Hahn, A., Brielmann, A., Tabandeh, N., & Spitschan, M. (2023). Eye movements, pupil size and scene perception in real-world indoor and outdoor scenes. Poster presented at Christmas 2023 AVA Meeting, London, UK.


Cite as: https://hdl.handle.net/21.11116/0000-000E-1936-A
Abstract
While eye movement behaviour in well-constrained laboratory studies is very well understood, we know much less about eye movements under naturalistic conditions. Here, we created a benchmark dataset for naturalistic free-viewing, aiming to investigate differences in saccade, fixation and pupil size metrics between indoor and outdoor environments. Using a head-mounted wearable eye tracker (Tobii Glasses Pro 3), participants engaged in a naturalistic free-viewing task (Kay et al., 2023).They viewed six diverse indoor and outdoor scenes while withholding information about the nature of the experiment from the participants (n=18, 13 female; mean age 24.2 years). For each scene, we recorded eye movements during a 4- minute measurement interval while the light metrics of the scenes were concurrently recorded using a spectroradiometer.
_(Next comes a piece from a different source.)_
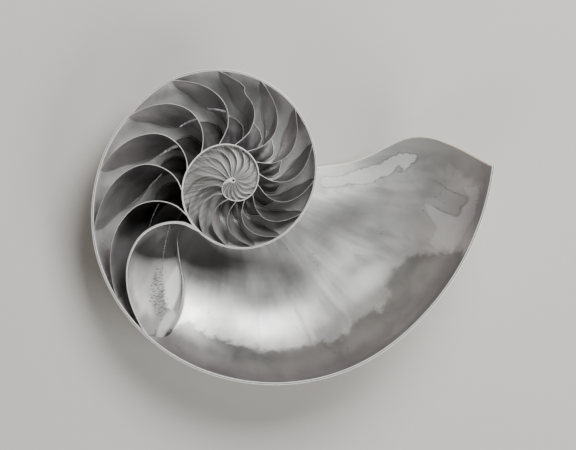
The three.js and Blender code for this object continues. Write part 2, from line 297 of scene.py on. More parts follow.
# How far the patterns of growth are drawn out from cut to axis and from wall to wall.
GROWTH_ACROSS, GROWTH_INWARD, GLAZE_ACROSS = 24.0, 3.0, 10.0
RIB_SPREAD = 0.35
PIT_SPACING = 2.6
STROKE_SLANT = (0.0, 0.0, math.radians(40))
STROKE_STRETCH = (0.3, 1.5, 1.0)

# Edges in the finishes, in millimetres: how deep the painted shade below the cut reaches, the bright
# ridge, whose brightness is a painted highlight, and the start and end of the dark line along a joint and
# how far they waver, the dull margin behind the lip, how far it frays and where it ends, the edge of the
# painted shade in the body chamber and how far it frays, and the edges of a patch and of its outline and
# how far they waver.
CUT_SHADE_EDGE = (0.25, 1.1)
RIDGE_EDGE = (0.3, 0.45)
LINE_START = (0.4, 0.5)
LINE_END = (0.6, 0.9)
RIDGE_WAVER = (-0.07, 0.07)
MARGIN_FRAY = (0.0, 9.0)
MARGIN_EDGE = (12.0, 17.0)
SHADE_EDGE = (-2.2, 0.6)
SHADE_FRAY = (-1.6, 1.6)
PATCH_EDGE = (-0.3, 0.3)
OUTLINE_START = (-0.2, 0.2)
OUTLINE_END = (0.3, 0.6)
PATCH_WAVER = (-0.5, 0.5)
STRIP_EDGE = (-0.3, 0.5)

# The flames outside, in degrees round the coil: how far they lean back from rim to umbilicus, how
# far they drift, and where they fade, before and after their end. Then how much they fray.
FLAME_LEAN = 26.0
FLAME_DRIFT = 22.0
FLAME_FADE = (70, 30)
FLAME_FRAY = 1.6
DRIFT_ALONG, DRIFT_ACROSS = 0.06, 5.0

# Relief of the finishes: depth in millimetres, and strength.
RELIEF = {
    "growth_bands": (0.4, 0.08),
    "streaks_and_pits": (0.04, 0.25),
    "saw_grain": (0.03, 0.5),
    "growth_waves": (0.5, 0.6),
    "growth_lines": (0.1, 0.7),
    "chalk_crust": (0.15, 0.8),
}

# Stretches of the coil over which its looks change, as angles round it.
STRETCHES = {
    "chalk_to_nacre": (560.0, 640.0),
    "cut_shade_grows": (500.0, 640.0),
    "dark_septa_begin": (640.0, 660.0),
    "dark_septa_end": (740.0, 790.0),
    "pits_begin": (690.0, 720.0),
    "pits_end": (750.0, 775.0),
    "newest_chambers_begin": (850.0, 925.0),
    "newest_chambers_end": (958.0, 966.0),
    "thin_wall_ends": (880.0, 935.0),
    "last_septum": (950.0, 960.0),
    "body_chamber": (957.0, 966.0),
}

# Painted light on the face of the last septum, in areas lightened towards white: softness of the edge in
# millimetres, and strength.
PAINTED_LIGHT_AREAS = {"bright_face": (0.7, 1.0), "pale_band": (2.2, 0.9), "pale_foot": (0.8, 0.45)}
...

After each measurement, we also asked participants to rate the scene in terms of its beauty, brightness, and complexity, and rate their sleepiness. Light levels of indoor scenes were significantly lower (520.14±351.16 photopic lux) than those of outdoor scenes (9437.56±8822.15 ). Pupil size was substantially larger in indoor (2.88±0.71 mm) compared to outdoor conditions (2.07±0.32 mm). We found no significant differences in any of the eye movement metrics. In an exploratory analysis, we found a complex landscape of correlations between various eye movement, pupil and light metrics. We found no significant differences in naturalistic free- viewing of quantitatively and qualitatively different outdoor and indoor scenes. Our data set can serve as a benchmark for future eye movement studies.